4.2 Experimental Results

The average F1-score and average accuracy of our proposed method compared with the baseline method are shown in Table 1. The CNN model with the VGGs is represented by four VGG models (VGG11, VGG12, VGG16, and VGG19) in the table, while the B-CNN branch-added CNN model is represented by four branch VGGs (B-VGG11, B-VGG13, B-VGG16, and B-VGG19).

Table 1. Performance metrics of baseline CNN models Compared with B-CNN models.

Table 1 shows that the branch VGGs performed better than the baseline VGG. The B-VGG16 achieved the best performance with the highest accuracy of 95.84%.
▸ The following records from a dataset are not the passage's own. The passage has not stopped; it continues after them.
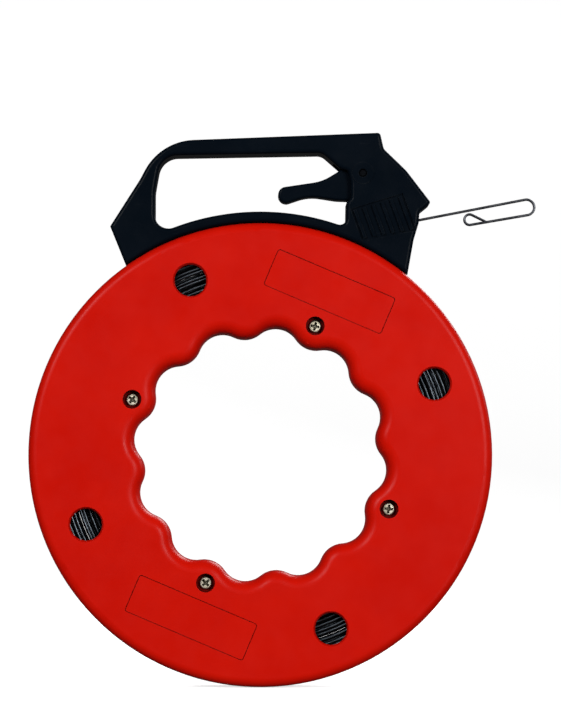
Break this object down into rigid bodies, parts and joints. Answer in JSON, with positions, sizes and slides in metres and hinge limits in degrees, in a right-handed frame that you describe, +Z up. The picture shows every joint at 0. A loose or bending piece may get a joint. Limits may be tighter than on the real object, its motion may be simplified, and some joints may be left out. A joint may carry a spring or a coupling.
{
  "type": "fish tape reel",
  "caption": "Flat steel fish tape wound in a round two-piece case that turns inside a carrying handle, with a squeeze trigger that grips the tape and a closed eye on its end.",
  "frame": {"origin": "middle of the handle's grip bar, where a hand carries the tool", "axes": "+Z up from the reel towards the grip, +Y along the reel's axis towards the rear half, +X the way the tape leaves the handle"},
  "size_m": [0.3356, 0.04, 0.3654],
  "materials": {
    "red_plastic": "satin moulded polypropylene",
    "black_nylon": "semi-matte moulded nylon",
    "black_nylon_ring": "smooth nylon bearing ring",
    "black_nylon_trigger": "semi-matte moulded nylon",
    "dark_steel": "blackened steel pin",
    "hardened_steel": "ground steel",
    "brake_rubber": "moulded rubber pad",
    "spring_steel": "bright drawn wire",
    "tape_steel": "blued spring steel with bright edges",
    "dark_screw_steel": "black zinc",
    "yellow_zinc_steel": "yellow zinc"
  },
  "bodies": {
    "handle": {"handle_front_shell": "black_nylon", "handle_rear_shell": "black_nylon", "guide_ring": "black_nylon_ring", "pivot_pin": "dark_steel", "brake_anvil": "hardened_steel", "tape_exit_guide": "hardened_steel", "trigger_spring": "spring_steel", "handle_screw_1": "dark_screw_steel", "handle_screw_2": "dark_screw_steel", "handle_screw_3": "dark_screw_steel", "handle_screw_4": "dark_screw_steel", "handle_screw_5": "dark_screw_steel", "handle_screw_6": "dark_screw_steel"},
    "reel": {"reel_front_half": "red_plastic", "reel_rear_half": "red_plastic", "tape_coil": "tape_steel", "tape_inner_end": "tape_steel", "case_screw_1": "yellow_zinc_steel", "case_screw_2": "yellow_zinc_steel", "case_screw_3": "yellow_zinc_steel", "case_screw_4": "yellow_zinc_steel"},
    "trigger": {"trigger_lever": "black_nylon_trigger", "brake_shoe": "brake_rubber"},
    "tape": {"tape_leader": "tape_steel"}
  },
  "joints": [
    {"name": "reel_spin", "type": "hinge", "parent": "handle", "child": "reel", "pos_m": [0.007, 0, -0.2035], "axis": [0, 1, 0], "continuous": true},
    {"name": "trigger_squeeze", "type": "hinge", "parent": "handle", "child": "trigger", "pos_m": [0.0747, 0, -0.0175], "axis": [0, 1, 0], "range_deg": [0, 12], "stiffness_Nm_per_rad": 0.6, "springref_deg": -6.88, "deforming": ["trigger_spring"]},
    {"name": "tape_feed", "type": "slide", "parent": "handle", "child": "tape", "axis": [0.9816, 0, 0.1908], "range_m": [-0.028, 0.1]}
  ]
}
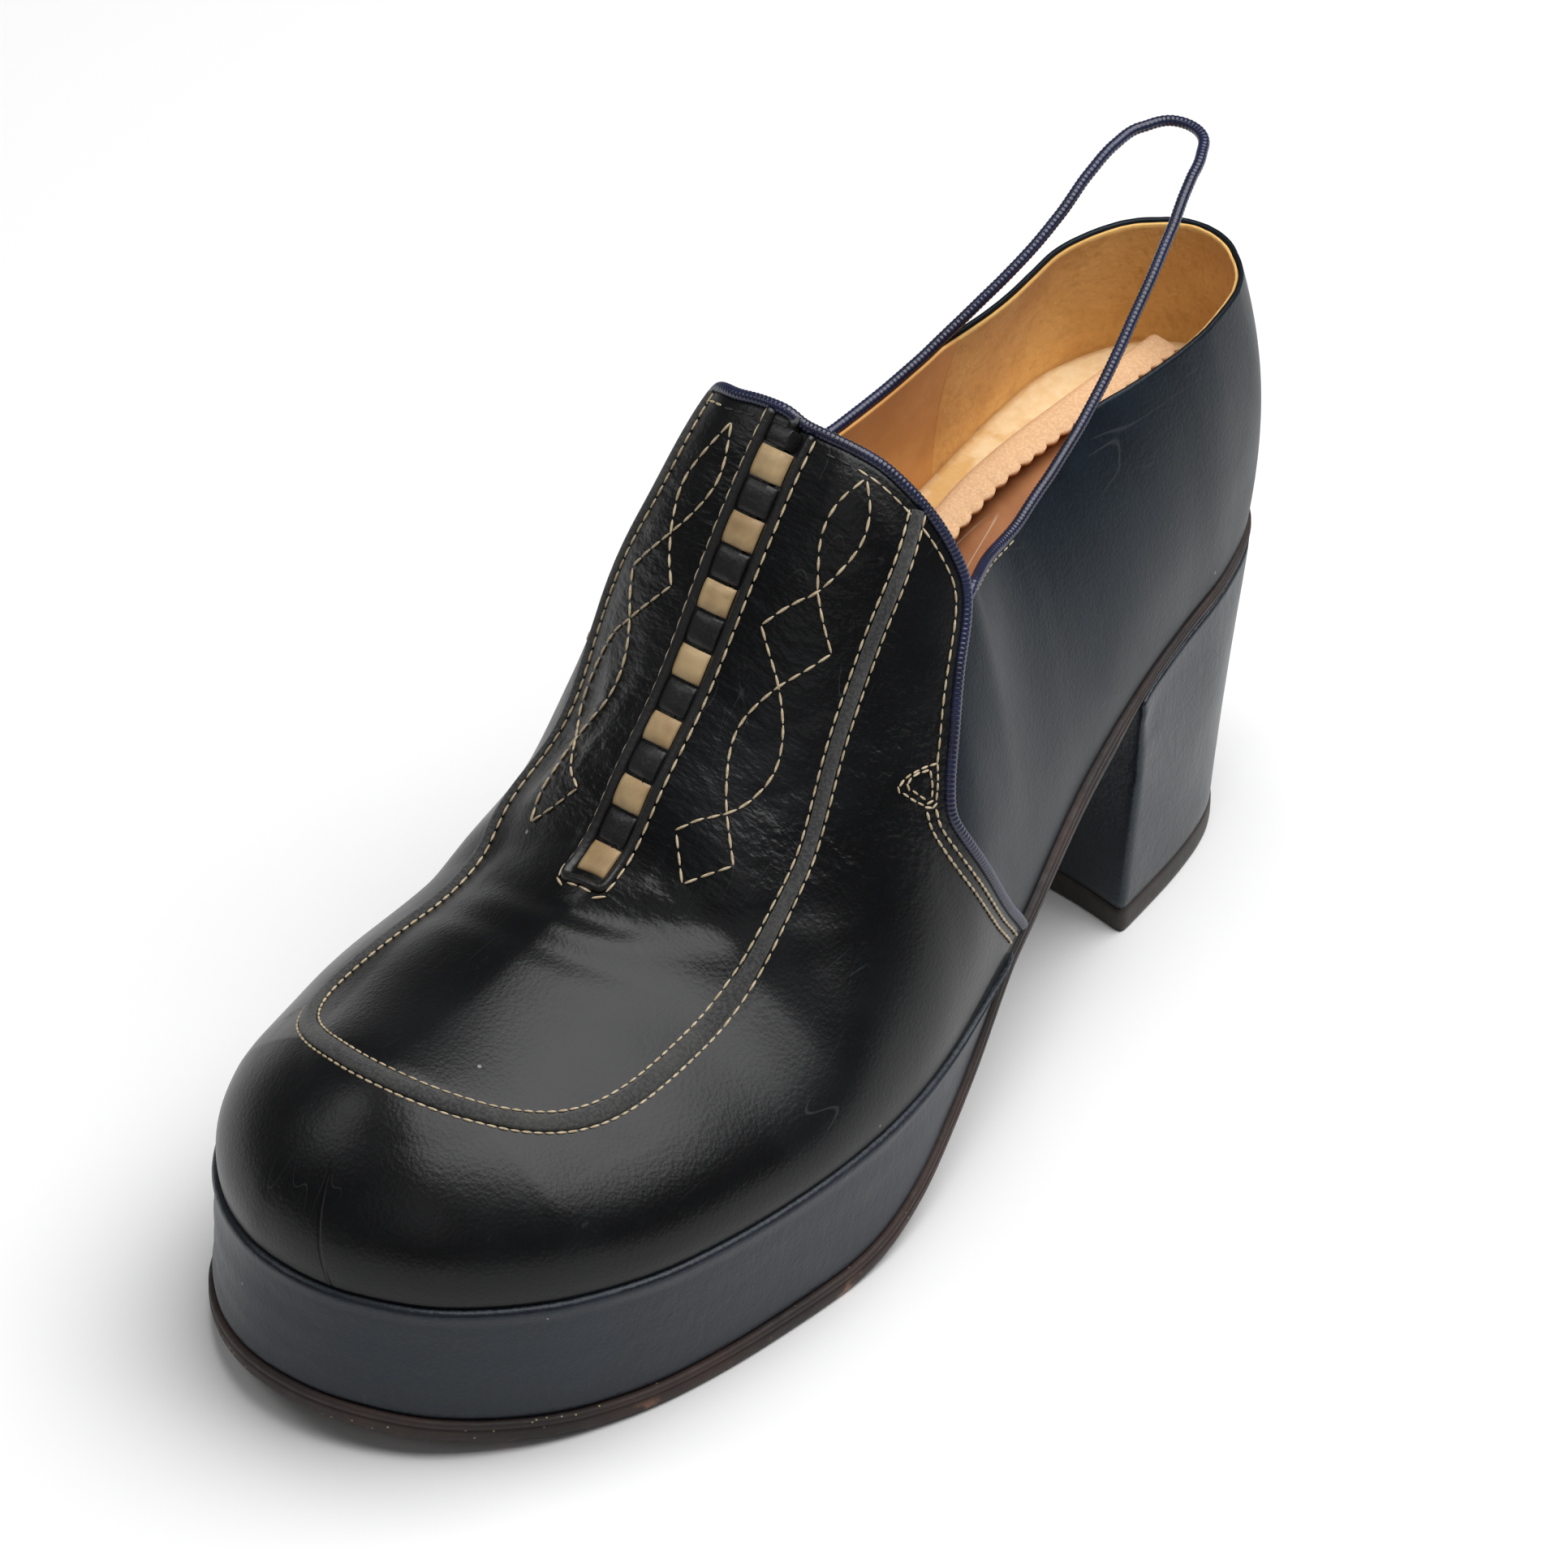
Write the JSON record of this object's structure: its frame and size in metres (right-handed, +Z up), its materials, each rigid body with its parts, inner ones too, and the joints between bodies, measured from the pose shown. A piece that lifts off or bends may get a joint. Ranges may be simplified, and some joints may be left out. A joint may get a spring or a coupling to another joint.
{
  "type": "platform slip-on shoe",
  "caption": "Slip-on platform shoe with a high block heel, a rounded toe, a raised apron and a tall flap with a stitched centre strip.",
  "frame": {"origin": "middle of the shoe's box, on the floor that the sole and the heel stand on", "axes": "+X towards the outer side of the foot, +Y towards the heel, +Z up"},
  "size_m": [0.1136, 0.2916, 0.153],
  "materials": {
    "navy_leather": "smooth leather, satin",
    "black_leather": "smooth leather, satin",
    "suede": "napped leather, matt",
    "piping": "ribbed leather cord, glossy",
    "strip": "pale leather strip woven through black",
    "lining": "tan lining leather",
    "board": "fibre insole board, matt",
    "sole": "stained sole leather",
    "lift": "hard rubber, matt"
  },
  "bodies": {
    "root": {"outsole": "sole", "platform": "navy_leather", "heel_block": "navy_leather", "top_lift": "lift", "insole": "board", "sock_lining": "lining", "upper": "navy_leather", "apron_seam": "suede", "throat_strip": "strip", "slot_welts": "black_leather", "flap_piping": "piping", "wing_piping_outer": "piping", "wing_piping_inner": "piping", "collar_piping": "piping"}
  },
  "joints": []
}
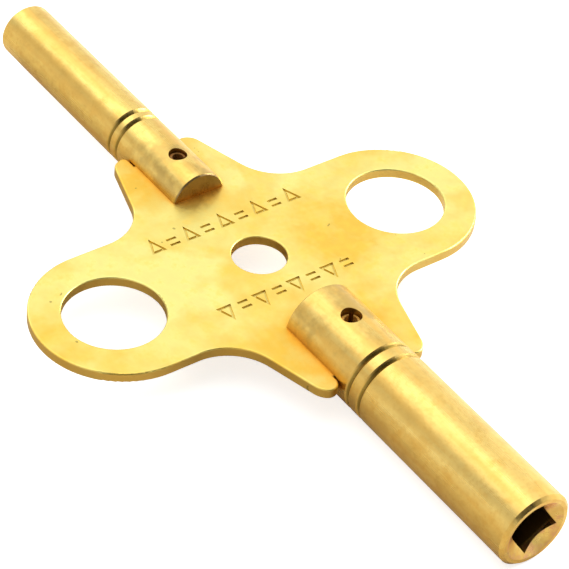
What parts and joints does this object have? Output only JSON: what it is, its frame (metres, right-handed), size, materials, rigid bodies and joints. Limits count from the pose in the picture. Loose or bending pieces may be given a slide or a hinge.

From Figs. 4 and 5, considering confusion matrices of VGG16 and B-VGG16, it can be noticed that the classification performance of B-VGG16 on eating-related activities was higher than the results of the baseline VGG16. Therefore, the results indicated that the class hierarchy strategy could improve classification performance.

Fig. 4.
figure 4

A confusion matrix of the VGG16.

Fig. 5.
figure 5

A confusion matrix of the B-VGG16.

5 Conclusions

In this work, we studied hierarchical activity recognition based on smartwatch sensors. We proposed a B-CNN model to classify hierarchical human activity recognition to achieve the research goal. The B-CNN was trained with our proposed method utilizing the newly established class hierarchy. Therefore, the proposed B-CNN approach was able to classify data based on hierarchical connections between classes. According to the experimental results in Table 1, the branch VGGs achieved better performance than the baseline VGG due to the benefits of the B-CNN architecture. The results demonstrated that the proposed B-CNN model was suitable for identifying activities based on smartwatch sensors.

For future work, we plan to apply the class hierarchy strategy in other types of deep learning networks such as ResNet, Inception Time, Temporal Transformer, etcetera.